>>>

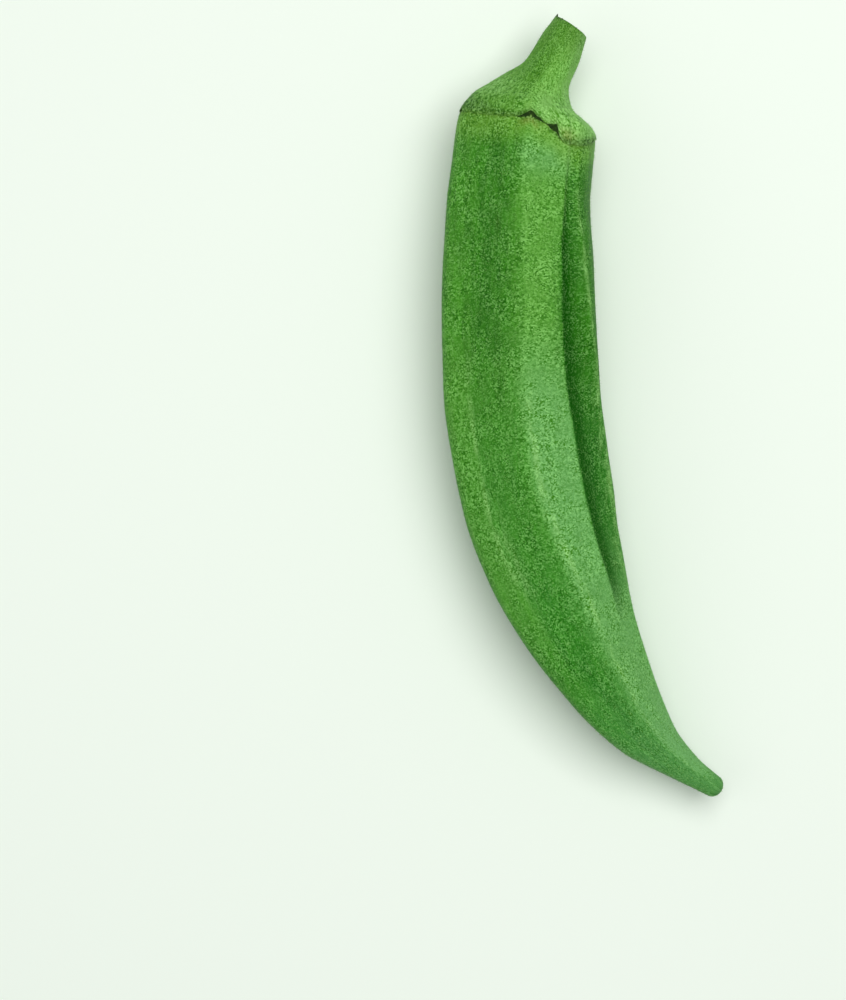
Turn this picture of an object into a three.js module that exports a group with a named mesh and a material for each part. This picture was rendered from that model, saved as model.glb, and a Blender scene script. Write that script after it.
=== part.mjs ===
// An okra pod as picked: a curved, five-ribbed capsule with its calyx cap and cut stem, lying down.
// Millimetres. +Y runs towards the stem, +X is the side that the tip bends to, +Z is up.
import * as THREE from 'three';

// The spine seen from above, from the cut stem through the seam at (0, 0) to the tip.
const SPINE = [
  [6.49, 14.48], [3.64, 8.78], [0.74, 2.93], [0, 0],
  [-0.8, -6.25], [-1.45, -13.05], [-1.52, -26.5], [-1.1, -38.45],
  [0.33, -49.75], [2.55, -60.85], [6.07, -71.4], [11.19, -81.87],
  [17.78, -91.45], [23.79, -96.78], [29.74, -100.76],
];

// Half the width seen from above, against the distance along the spine from the seam.
const HALF_WIDTH = [
  [-16, 2.83], [-12.6, 3.33], [-8.1, 3.8], [-5.1, 5.55], [-3.6, 6.95], [-2.1, 8.8], [-0.9, 9.8],
  [0, 10.2], [1.8, 10.45], [9, 10.6], [21, 11.2], [33, 11.53], [45, 11.67], [57, 11.36],
  [66, 10.37], [75, 8.8], [82.5, 7.42], [90, 5.92], [96, 4.46], [100.5, 3.11], [105, 2.17], [109, 1.68],
];

// The stem end: the seam between cap and pod, and how the cut slants across the stem.
const CUT_AT = -16;
const CUT_SLANT = 8;
const SEAM_GAP = 0.3;
const SEAM_DOME = 1.6;
const STEM_DROP = [[-16, -0.6], [-8, -0.2], [0, 0]];

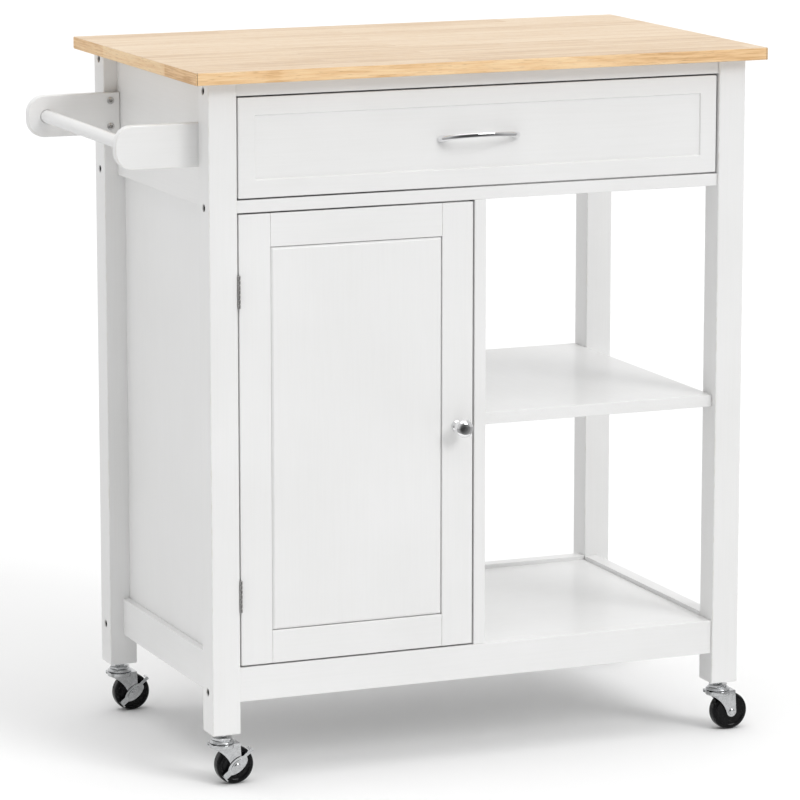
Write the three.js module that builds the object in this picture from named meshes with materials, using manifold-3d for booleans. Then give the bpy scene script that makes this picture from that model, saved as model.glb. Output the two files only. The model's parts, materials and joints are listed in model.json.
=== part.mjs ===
import * as THREE from 'three';
import { mergeVertices } from 'three/addons/utils/BufferGeometryUtils.js';
import Module from 'manifold-3d';

// A rolling kitchen cart: wooden worktop, white frame with a drawer, a cupboard on the left,
// an open bay on the right, a towel rack on the left side and four swivel casters.
// Millimetres, +Z up, front towards -Y, and +X to the right of someone facing the front.

// Driving dimensions
const TOTAL_HEIGHT = 863;
const TOP_WIDTH = 742;
const TOP_DEPTH = 450;
const TOP_THICKNESS = 15;
const FRAME_WIDTH = 700;
const FRAME_DEPTH = 414;
const LEG = 35.5;
const LEG_BOTTOM = 64;
const FRONT_INSET = 3;
const RAIL_INSET = 17.5;
const RAIL_THICKNESS = 18;
const BOARD = 15;
const GAP = 0.3;

const BOTTOM_RAIL_LOW = 103;
const SHELF_TOP = 145;
const SIDE_RAIL_TOP = 150;
const MIDDLE_RAIL_LOW = 693.5;
const TOP_RAIL_LOW = 831.5;
const MIDDLE_SHELF_TOP = 431.5;
const CABINET_SHELF_TOP = 417;
const DIVIDER_RIGHT = 5.5;

const FRONT_CLEARANCE = 2;
const DRAWER_FRONT_WIDTH = 624;
const DRAWER_MARGIN = 21;
const DRAWER_RECESS = 2;
const DRAWER_SIDE = 12;
const DRAWER_OUTER = 302;
const DRAWER_LOW = 718;
const DRAWER_HIGH = 808;
const DRAWER_BACK = 150;
const DOOR_LEFT = -312;
const DOOR_RIGHT = -11.8;
const DOOR_FRAME = 40;
const DOOR_PANEL_RECESS = 1;
const DOOR_PANEL_THICKNESS = 10;
const KNOB_REACH = 27.5;

const HINGE_LENGTH = 40;
const HINGE_HEIGHTS = { upper: 580.5, lower: 213 };
const BARREL_RADIUS = 1.7;

const RACK_REACH = 452;
const RACK_BOARD = 12;
const RACK_LOW = 746.5;
const RACK_HIGH = 798.5;
const RACK_CORNER = 22;
const BAR_X = -428;
const BAR_RADIUS = 8;

const WHEEL_RADIUS = 23.5;
const WHEEL_WIDTH = 18;
const TRAIL = 14.5;
const BRIDGE_TOP = 51;
const BRIDGE_BOTTOM = 49.4;
const CHEEK_OUTER = 11.2;
const CHEEK_INNER = 9.6;
const NUT_LOW = 55.3;
const NUT_HIGH = 59;

const PULL_X = -4;
const PULL_Z = 768;

// Planes worked out from the driving dimensions
const TOP_UNDERSIDE = TOTAL_HEIGHT - TOP_THICKNESS;
const LEG_X = FRAME_WIDTH / 2 - LEG / 2;
const LEG_Y = FRAME_DEPTH / 2 - LEG / 2;
const INNER_X = FRAME_WIDTH / 2 - LEG;
const INNER_Y = FRAME_DEPTH / 2 - LEG;
const RAIL_X = FRAME_WIDTH / 2 - RAIL_INSET;
const RAIL_Y = FRAME_DEPTH / 2 - RAIL_INSET;
const FACE_Y = -FRAME_DEPTH / 2 + FRONT_INSET;
const RAIL_BACK_Y = FACE_Y + RAIL_THICKNESS;
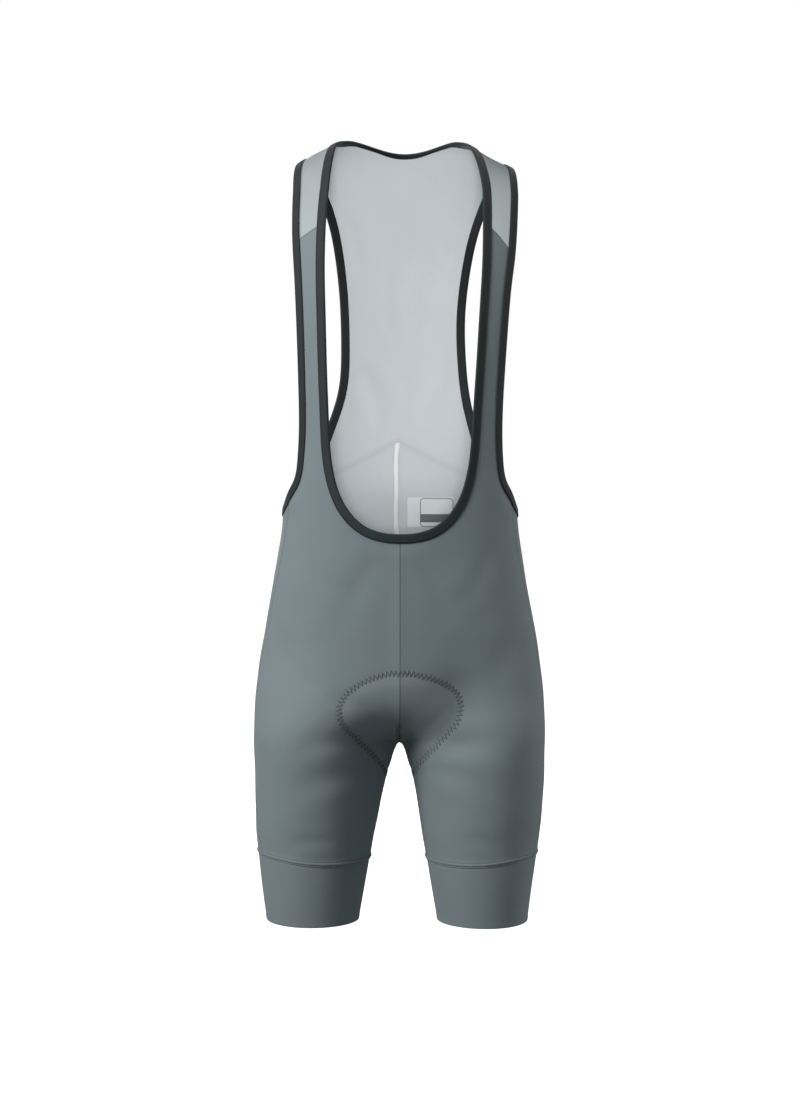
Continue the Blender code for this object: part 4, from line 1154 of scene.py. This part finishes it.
def skinFaces(rows, columns):  # an upper and a lower skin, joined round the rim
    index = np.arange(rows * columns).reshape(rows, columns)
    quads = np.stack([index[:-1, :-1], index[:-1, 1:], index[1:, 1:], index[1:, :-1]], -1).reshape(-1, 4)
    rim = np.concatenate([index[0, :-1], index[:-1, -1], index[-1, :0:-1], index[:0:-1, 0]])
    ahead = np.roll(rim, -1)
    sides = np.stack([ahead, rim, rim + index.size, ahead + index.size], -1)
    return np.vstack([quads, quads[:, ::-1] + index.size, sides])


def makePad():
    shares, side, lofts = padGrid(110, 34)
    outer = np.concatenate([side[:, :0:-1] * mirror, side], 1)
    normals = outward(outer)
    across = np.linspace(-1, 1, outer.shape[1])
    loft = padLook["loft"] * np.clip(lofts, 0, 1)[:, None]
    share = shares[:, None]
    grooveWidth, grooveDepth = padLook["groove"]
    wingPlace, wingWidth, wingDepth = padLook["wings"]
    groove = np.exp(-(across / grooveWidth) ** 2) * ease((share - 0.16) / 0.1) * ease((0.9 - share) / 0.1)
    wing = np.exp(-((np.abs(across) - wingPlace) / wingWidth) ** 2)
    wing = wing * ease((share - 0.45) / 0.1) * ease((0.92 - share) / 0.1)
    thick = padLook["edge"] + loft * (1 - across ** 2 - grooveDepth * groove - wingDepth * wing)
    arch = np.exp(-(outer[..., 0] / 0.022) ** 2 - (outer[..., 1] / 0.055) ** 2)
    flat = outer.reshape(-1, 3)
    gap = padLook["gap"] + padLook["arch"] * arch
    gap = gap - np.minimum(creaseLift(flat) + crotchPinch(flat), 0).reshape(gap.shape)
    outer = outer + hollowMove(flat).reshape(outer.shape)
    skins = [outer - normals * depth[..., None] for depth in (gap, gap + thick)]
    points = np.vstack([skin.reshape(-1, 3) for skin in skins])
    facing = np.vstack([normals.reshape(-1, 3), -normals.reshape(-1, 3)])
    rowRun = runOf(padMiddle())[-1] * share + 0 * outer[..., 0]
    cloth = np.tile(np.stack([outer[..., 0], rowRun], -1).reshape(-1, 2), (2, 1))
    return makeMesh("seatPad", points, skinFaces(*gap.shape), facing, cloth, [padMaterial()])


add("seatPad", makePad(), "seat_pad")

# Tape over the centre back seam and the printed patch, both inside
tape = {"half": 0.0027, "wall": 0.0008, "colour": (0.63, 0.635, 0.64), "rows": 120, "columns": 7}


def innerPatch(name, x, z, wall, material):
    flat = bodyFace(x, z, 1).reshape(-1, 3)
    normals = outward(flat)
    base = dress(flat, normals)[0] - normals * (clothWall + 0.00002)
    points = np.vstack([base, base - normals * wall.reshape(-1, 1)])
    cloth = np.tile(np.stack([x, z], -1).reshape(-1, 2), (2, 1))
    return makeMesh(name, points, skinFaces(*x.shape), np.vstack([normals, -normals]), cloth, [material])


def tapeMaterial():
    material, tree, shader = newMaterial("woven tape", tape["colour"], 0.75, 0.2)
    height = knitHeight(tree, 0.0008, 0.0010)
    finish(tree, shader, mottled(tree, tape["colour"], 0.04, 60.0), (height, 0.00015, 0.5))
    return material


def makeTape():
    top, bottom = backPeak - 0.001, padShape["back"] + 0.004
    across, z = np.meshgrid(np.linspace(-1, 1, tape["columns"]), np.linspace(bottom, top, tape["rows"]))
    sway = 0.0005 * np.sin(z * 95) + 0.0004 * np.sin(z * 41 + 1)
    x = sway + across * tape["half"] * (1 + 0.08 * np.sin(z * 260))
    wall = tape["wall"] * (1 - 0.55 * across ** 4) * (1 + 0.15 * np.sin(z * 700))
    return innerPatch("seamTape", x, z, wall, tapeMaterial())


add("seamTape", makeTape(), "back_seam_tape")

# Printed patch: a rounded frame with one bar, on a paler ground
patch = {
    "across": (0.0122, 0.0660), "heights": (-0.4262, -0.3885), "rows": 16, "columns": 24, "wall": 0.00008,
    "frame": {"at": (0.0460, -0.4073), "half": (0.0180, 0.0165), "corner": 0.0038, "line": 0.0005},
    "bar": {"at": -0.4141, "half": 0.0049},
    "ground": (0.51, 0.553, 0.565), "ink": (0.085, 0.093, 0.097, 1),
}


def patchMaterial():
    material, tree, shader = newMaterial("printed patch", patch["ground"], 0.55)
    shape, bar = patch["frame"], patch["bar"]
    places = clothPlace(tree)
    past = [abs(places[i] - shape["at"][i]) - (shape["half"][i] - shape["corner"]) for i in range(2)]
    over = [distance.maths("MAXIMUM", 0.0) for distance in past]
    corner = (over[0] * over[0] + over[1] * over[1]).maths("SQRT")
    edge = corner + past[0].maths("MAXIMUM", past[1]).maths("MINIMUM", 0.0) - shape["corner"]
    inBar = abs(places[1] - bar["at"]).maths("LESS_THAN", bar["half"]) * edge.maths("LESS_THAN", 0.0)
    ink = edge.bell(shape["line"]).maths("MAXIMUM", inBar)
    colour = mixed(tree, ink, mottled(tree, patch["ground"], 0.03, 30.0), patch["ink"])
    finish(tree, shader, colour, (ink, 0.0001, 0.3))
    return material


def makePatch():
    across = np.linspace(*patch["across"], patch["columns"])
    x, z = np.meshgrid(across, np.linspace(*patch["heights"], patch["rows"]))
    return innerPatch("careLabel", x, z, np.full(x.shape, patch["wall"]), patchMaterial())


add("careLabel", makePatch(), "size_label")
print("pad, tape and patch laid inside")

# Cut sizes of the relaxed cloth: width, length, flat area
cuts = {
    "frontPanel": (0.190, 0.770, 0.075),
    "sidePanel": (0.100, 0.400, 0.026),
    "backPanel": (0.190, 0.480, 0.070),
    "legBand": (0.330, 0.069, 0.0227),
    "racerBack": (0.290, 0.500, 0.068),
    "armBinding": (0.021, 0.860, 0.0170),
    "neckBinding": (0.021, 1.130, 0.0230),
}
for name, piece in pieces.items():
    part = name.replace("Left", "").replace("Right", "")
    if part in cuts:
        held = "folded" if "Binding" in part else "stretched"
        sewnOn = [pieces["seamTape"], pieces["careLabel"]] if name == "backPanelLeft" else []

# Plain pale floor under a white surround
studio = {"floor": -0.93, "reach": 40.0, "white": 1.0, "surround": 0.22}


def makeStage():
    reach = studio["reach"]
    corners = [(-reach, -reach), (reach, -reach), (reach, reach), (-reach, reach)]
    points = np.array([(x, y, studio["floor"]) for x, y in corners])
    material, _, shader = newMaterial("studio paper", (0.9, 0.9, 0.9), 0.9)
    shader.inputs["Emission Color"].default_value = (1, 1, 1, 1)
    shader.inputs["Emission Strength"].default_value = studio["white"]
    up = np.array([(0, 0, 1)] * 4)
    paper = makeMesh("studioPaper", points, [(0, 1, 2, 3)], up, points[:, :2], [material])
    paper.visible_diffuse = False
    paper.visible_glossy = False


makeStage()


def lightGroup(name, chosen):
    group = bpy.data.collections.new(name)
    for piece in chosen:
        group.objects.link(pieces[piece])
    return group


throughNeck = ("racerBack", "backPanelLeft", "backPanelRight", "seamTape", "careLabel")
lining = lightGroup("lining", throughNeck)
outerPieces = lightGroup("outer pieces", [name for name in pieces if name not in throughNeck])
belowShoulders = lightGroup("below shoulders", [name for name in pieces if name != "racerBack"])

# place, size, power, aim, pieces lit
lamps = {
    "key": ((-1.9, -1.6, 0.6), 1.2, 66, (0, 0, -0.45), outerPieces),
    "keyBehind": ((-2.1, -0.05, 0.60), 1.2, 31, (0, 0, -0.35), lining),
    "throat": ((0.0, -2.0, -0.42), 0.4, 31, (0, 0, -0.25), lining),
    "below": ((0.0, -1.4, -0.90), 0.7, 15, (0, 0.1, -0.05), lining),
    "rim": ((2.1, 0.25, 0.1), 1.4, 16, (0, 0, -0.45), belowShoulders),
    "top": ((-0.2, -0.6, 1.6), 1.2, 14, (0, 0, -0.45), outerPieces),
    "rear": ((-0.6, 1.9, 0.5), 1.6, 14, (0, 0, -0.45), None),
}
for name, (place, size, power, aim, lit) in lamps.items():
    data = bpy.data.lights.new(name, "AREA")
    data.shape = "DISK"
    data.size = size
    data.energy = power
    lamp = bpy.data.objects.new(name, data)
    lamp.location = place
    lamp.rotation_euler = (Vector(aim) - Vector(place)).to_track_quat("-Z", "Y").to_euler()
    bpy.context.collection.objects.link(lamp)
    if lit:
        lamp.light_linking.receiver_collection = lit

world = bpy.data.worlds.new("studio")
world.use_nodes = True
worldTree = world.node_tree
surround = worldTree.nodes["Background"]
surround.inputs[0].default_value = (0.95, 0.98, 1.0, 1)
surround.inputs[1].default_value = studio["surround"]
seen = addNode(worldTree, "ShaderNodeBackground", i0=(1, 1, 1, 1), i1=studio["white"])
way = addNode(worldTree, "ShaderNodeLightPath").outputs["Is Camera Ray"]
either = addNode(worldTree, "ShaderNodeMixShader", i0=way, i1=surround.outputs[0], i2=seen.outputs[0])
worldTree.links.new(either.outputs[0], worldTree.nodes["World Output"].inputs[0])
bpy.context.scene.world = world
bpy.context.scene.view_settings.view_transform = "Standard"
print("studio lit")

<<<

**Your objective:** Nothing but the lines from the one with "Write the three.js" through the one with "facing the front." should be retyped; include both and keep them exact.

**Result for this task:**
Write the three.js module that builds the object in this picture from named meshes with materials, using manifold-3d for booleans. Then give the bpy scene script that makes this picture from that model, saved as model.glb. Output the two files only. The model's parts, materials and joints are listed in model.json.
=== part.mjs ===
import * as THREE from 'three';
import { mergeVertices } from 'three/addons/utils/BufferGeometryUtils.js';
import Module from 'manifold-3d';

// A rolling kitchen cart: wooden worktop, white frame with a drawer, a cupboard on the left,
// an open bay on the right, a towel rack on the left side and four swivel casters.
// Millimetres, +Z up, front towards -Y, and +X to the right of someone facing the front.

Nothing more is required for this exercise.